Our results indicate that pre-stroke educational attainment is an independent predictor of ICH severity and prognosis; those patients with high school only education were 1.61 times more likely to have an ICH volume of greater than 30mL and 2.37 times more likely to have a high ICH score when compared to college diplomates. In our sample, 85.0% of patients had some high school education, with most being high school diplomates (78.3%), and 14.9% of patients were college diplomates. US Census data for educational attainment from 1940 until 2000 was published in 2006 by deciles of age; for adults over the age of 50, the average percentage of high school diplomates was 73.8%24. While more current census data by age decile is not yet available, the percentage of the population with high school diplomas continues to increase; in 2011, 87.6% of people over the age of 25 had high school diplomas which increased to 91.1% in 202125. Our cohort was recruited from 1994 until 2020 and likely represents a slightly more educated population than the national average. However, even in a slightly more educated cohort, the effect of educational attainment impacted stroke severity and prognosis, highlighting the role of social determinants in hemorrhagic stroke.

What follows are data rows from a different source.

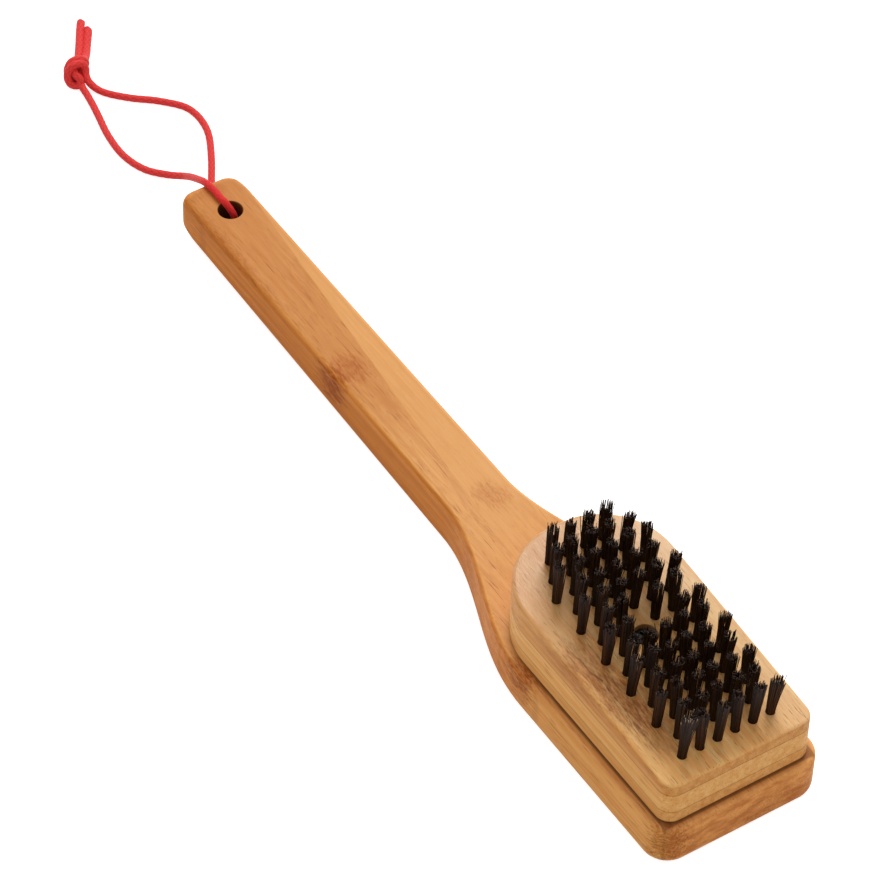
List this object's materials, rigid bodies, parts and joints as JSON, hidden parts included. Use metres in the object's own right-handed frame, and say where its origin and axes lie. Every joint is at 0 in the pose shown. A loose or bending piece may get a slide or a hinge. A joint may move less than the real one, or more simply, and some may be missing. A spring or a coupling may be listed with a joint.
{
  "type": "grill brush",
  "caption": "Wooden paddle brush with a sloped block of dark bristle tufts held by one screw, a slim handle with a hanging hole and a knotted cord loop.",
  "frame": {"origin": "middle of the paddle's length and width, on the flat back of the head", "axes": "+X from the handle towards the head's end, +Y across the paddle, +Z the way the bristles point"},
  "size_m": [0.4048, 0.0594, 0.0565],
  "materials": {
    "board_wood": "oiled bamboo, satin",
    "block_wood": "oiled bamboo in three plies, satin",
    "screw_steel": "black coated steel",
    "anchor_wire": "plain flat wire",
    "bristle": "stiff dark filament, slightly glossy",
    "cord": "braided red cord"
  },
  "bodies": {
    "root": {"handle_board": "board_wood", "brush_block": "block_wood", "head_screw": "screw_steel", "tuft_anchors": "anchor_wire", "tuft_row_01": "bristle", "tuft_row_02": "bristle", "tuft_row_03": "bristle", "tuft_row_04": "bristle", "tuft_row_05": "bristle", "tuft_row_06": "bristle", "tuft_row_07": "bristle", "tuft_row_08": "bristle", "tuft_row_09": "bristle", "tuft_row_10": "bristle", "tuft_row_11": "bristle", "tuft_row_12": "bristle", "tuft_row_13": "bristle", "hang_cord": "cord", "cord_knot": "cord", "cord_tail_long": "cord", "cord_tail_short": "cord"}
  },
  "joints": []
}
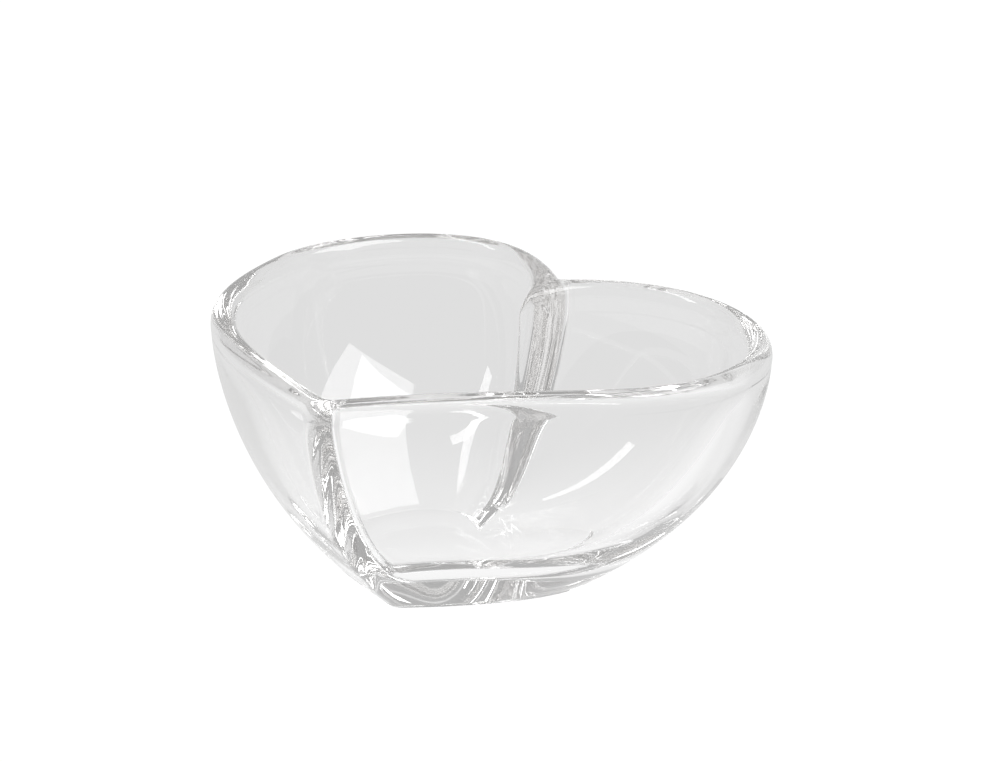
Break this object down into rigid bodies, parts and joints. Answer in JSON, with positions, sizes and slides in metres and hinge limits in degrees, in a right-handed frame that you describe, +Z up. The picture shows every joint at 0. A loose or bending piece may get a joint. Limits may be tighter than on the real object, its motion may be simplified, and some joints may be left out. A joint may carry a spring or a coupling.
{
  "type": "heart-shaped bowl",
  "caption": "Open heart-shaped bowl of thick clear glass with a rounded rim, a deep cleft, curved sides and a small flat foot.",
  "frame": {"origin": "on the table, under the middle of the bowl's box", "axes": "+Z up through the open mouth, -Y towards the tip of the heart, +X to the right-hand lobe seen from the tip"},
  "size_m": [0.15, 0.1264, 0.0673],
  "materials": {
    "clear_glass": "fire-polished, colourless"
  },
  "bodies": {
    "root": {"heart_bowl": "clear_glass"}
  },
  "joints": []
}
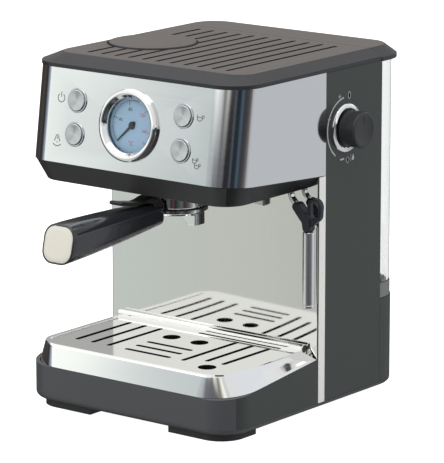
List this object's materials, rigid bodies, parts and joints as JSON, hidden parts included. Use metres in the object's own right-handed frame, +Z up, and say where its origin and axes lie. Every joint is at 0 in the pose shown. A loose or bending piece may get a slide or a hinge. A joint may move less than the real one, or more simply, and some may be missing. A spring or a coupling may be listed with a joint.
{
  "type": "espresso machine",
  "caption": "Pump espresso machine with a steel-clad head, gauge, push buttons, portafilter, steam wand, pull-out drip tray and lift-off rear water tank.",
  "frame": {"origin": "centre of the whole object's footprint box, on the surface it stands on", "axes": "+Z up, +Y towards the water tank at the back, the handle and panel face -Y, +X to the steam knob's side"},
  "size_m": [0.2426, 0.3345, 0.3012],
  "materials": {
    "cover_dark": "satin",
    "cover_black": "satin",
    "top_satin": "satin",
    "foot_rubber": "matte",
    "steel_mirror": "polished",
    "steel_head": "polished",
    "chrome": "polished",
    "spun_steel": "spun",
    "dial": "printed",
    "needle_black": "matte",
    "case_dark": "matte",
    "lens_clear": "clear",
    "tank_clear": "clear moulded",
    "knob_dark": "satin",
    "handle_gloss": "gloss",
    "clip_black": "satin",
    "cap_cream": "satin",
    "grip_rubber": "satin",
    "brass": "machined",
    "boiler_alloy": "cast",
    "element_sheath": "heat tinted",
    "board_green": "lacquered",
    "hose_milky": "silicone",
    "pump_body": "moulded",
    "valve_red": "matte",
    "filter_white": "mesh"
  },
  "bodies": {
    "body": {"base_pan": "cover_dark", "feet": "foot_rubber", "pan_screws": "spun_steel", "rear_base": "cover_dark", "backsplash": "steel_mirror", "side_panel_left": "cover_dark", "side_panel_right": "cover_dark", "rear_panel": "cover_black", "rear_screws": "spun_steel", "head_wrap": "steel_head", "head_bottom_cover": "cover_black", "top_cover": "top_satin", "top_disc": "top_satin", "gauge_bezel": "chrome", "gauge_case": "case_dark", "gauge_dial": "dial", "gauge_lens": "lens_clear", "button_collars": "chrome", "button_switches": "case_dark", "switch_board": "board_green", "knob_ring": "chrome", "steam_valve": "brass", "group_head": "chrome", "shower_screen": "spun_steel", "group_gasket": "foot_rubber", "boiler_lower": "boiler_alloy", "boiler_upper": "boiler_alloy", "boiler_bolts": "spun_steel", "heating_element": "element_sheath", "thermostat": "element_sheath", "wand_socket": "cover_black", "pump": "pump_body", "pump_mounts": "foot_rubber", "inlet_hose": "hose_milky", "pressure_hose": "hose_milky", "steam_hose": "hose_milky", "control_board": "board_green", "cord_gland": "foot_rubber"},
    "tray": {"drip_tray": "cover_dark"},
    "grille": {"drip_grille": "steel_mirror"},
    "tank": {"water_tank": "tank_clear", "tank_valve": "valve_red", "tank_filter": "filter_white"},
    "lid": {"tank_lid": "top_satin"},
    "power_button": {"button_power": "spun_steel"},
    "steam_button": {"button_steam": "spun_steel"},
    "cup_button": {"button_cup": "spun_steel"},
    "double_button": {"button_double": "spun_steel"},
    "needle": {"gauge_needle": "needle_black"},
    "knob": {"steam_knob": "knob_dark", "valve_spindle": "spun_steel"},
    "portafilter": {"portafilter_body": "chrome", "portafilter_spout": "chrome", "filter_basket": "spun_steel", "portafilter_handle": "handle_gloss", "handle_cap": "cap_cream"},
    "clip": {"basket_clip": "clip_black"},
    "wand": {"wand_pipe": "chrome", "wand_grip": "grip_rubber"},
    "sleeve": {"frothing_sleeve": "chrome"}
  },
  "joints": [
    {"name": "tray_slide", "type": "slide", "parent": "body", "child": "tray", "axis": [0, -1, 0], "range_m": [0, 0.13]},
    {"name": "grille_lift", "type": "slide", "parent": "tray", "child": "grille", "axis": [0, 0, 1], "range_m": [0, 0.035]},
    {"name": "tank_lift", "type": "slide", "parent": "body", "child": "tank", "axis": [0, 0, 1], "range_m": [0, 0.12]},
    {"name": "lid_lift", "type": "slide", "parent": "tank", "child": "lid", "axis": [0, 0, 1], "range_m": [0, 0.06]},
    {"name": "power_press", "type": "slide", "parent": "body", "child": "power_button", "axis": [0, 0.9903, -0.1392], "range_m": [0, 0.0015], "stiffness_N_per_m": 400, "springref_m": -0.0005},
    {"name": "steam_press", "type": "slide", "parent": "body", "child": "steam_button", "axis": [0, 0.9903, -0.1392], "range_m": [0, 0.0015], "stiffness_N_per_m": 400, "springref_m": -0.0005},
    {"name": "cup_press", "type": "slide", "parent": "body", "child": "cup_button", "axis": [0, 0.9903, -0.1392], "range_m": [0, 0.0015], "stiffness_N_per_m": 400, "springref_m": -0.0005},
    {"name": "double_press", "type": "slide", "parent": "body", "child": "double_button", "axis": [0, 0.9903, -0.1392], "range_m": [0, 0.0015], "stiffness_N_per_m": 400, "springref_m": -0.0005},
    {"name": "needle_sweep", "type": "hinge", "parent": "body", "child": "needle", "pos_m": [-0.00825, -0.07373, 0.25192], "axis": [0, 0.9903, -0.1392], "range_deg": [0, 270]},
    {"name": "knob_turn", "type": "hinge", "parent": "body", "child": "knob", "pos_m": [0.11075, 0.0749, 0.2406], "axis": [1, 0, 0], "range_deg": [0, 160]},
    {"name": "portafilter_lock", "type": "hinge", "parent": "body", "child": "portafilter", "pos_m": [-0.00925, -0.0117, 0.18], "axis": [0, 0, 1], "range_deg": [-45, 0]},
    {"name": "clip_flip", "type": "hinge", "parent": "portafilter", "child": "clip", "pos_m": [-0.00925, -0.0482, 0.1858], "axis": [-1, 0, 0], "range_deg": [0, 10]},
    {"name": "wand_swivel", "type": "hinge", "parent": "body", "child": "wand", "pos_m": [0.08125, 0.0273, 0.198], "axis": [0, 0, 1], "range_deg": [-100, 0]},
    {"name": "sleeve_pull", "type": "slide", "parent": "wand", "child": "sleeve", "axis": [0, 0, -1], "range_m": [0, 0.03]}
  ]
}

Despite decades of investigative trials and research in hemorrhagic stroke, few studies have explored the role of educational attainment in a stroke population. One study showed that while higher educational attainment was protective for incident ischemic strokes, the same relationship was not true for hemorrhagic stroke patients26. However, this study examined only 97 total cases of hemorrhagic stroke. Our findings represent a much larger sample and align with previous studies examining the effect of education on all-cause mortality, cardiovascular events, and ischemic stroke9,27.The novel findings that educational attainment impacts ICH severity and prognosis implies two potential mechanisms. First, educational attainment could be a surrogate marker for other social determinants that impact overall health; for example, those with lower education likely had less exposure or access to preventative health services or had more exposures to environments that worsened traditional clinical risk factors4,7, 20–22,27,28. Similarly, those with higher education may have had more exposure to health services through their life course or had more exposures to environments that decreased traditional clinical risk factors. A recent large, international prospective cohort study across 21 diverse countries also found that in 155,722 patients, low education was more predictive of all-cause mortality than hypertension, and contributed just as much, if not more, attributable risk for both cardiovascular and stroke events than tobacco use3.
A second potential mechanism is that educational attainment impacts health literacy and the ability to access, understand, and navigate a complex health system and eventually leads to increased exposure of traditional clinical risk factors or less access to healthcare. For several years, there have been dedicated efforts to implement universal precautions to use plain language in primary care settings to make information more accessible, understandable, and actionable for patients29,30. However, these principles have not yet influenced primary or secondary prevention strategies for stroke. Our finding that educational attainment is associated with stroke severity has important clinical implications for stroke care, health literacy, and health equity and healthcare access for all patients.
Limitations of this study include the relatively homogenous population of patients admitted to MGH; most of our patients are racially white and are classified as middle-income. Our cohort also represents an older population than in previously studied stroke cohorts9,12,13,28,31. However, even in this population, educational attainment was similar to national levels from 1994–2020. Next, we did not record number of years of education for those 170 patients in our sample without high school diplomas. We also did not have this information for the rest of our cohort. We instead chose a dichotomization of educational attainment based on extensive prior research suggesting the dominant dimension of degrees, not years of education, in mortality or disease-specific outcomes. Lastly, a notable finding in our results was that a pre-stroke diagnosis of HTN was an independent predictor of the ICH volume but not ICH score. The limitation of our measure is that HTN is a dichotomous yes/no measure and does not capture the severity or duration of a patient’s hypertension leading to decreased specificity of the value measured.
Future studies should investigate the impact of educational attainment on stroke recovery in more diverse populations, as other social determinants not captured in our cohort could play an impactful role besides educational attainment alone. Next, given that the link between education and stroke risk is now established, future studies should focus on identifying the impact of educational attainment on exposures to traditional clinical risk factors, health care access, and health-related behaviors prior to incident stroke. Our findings demonstrate the need for further research to elucidate the relationship between the social determinants of health in ICH.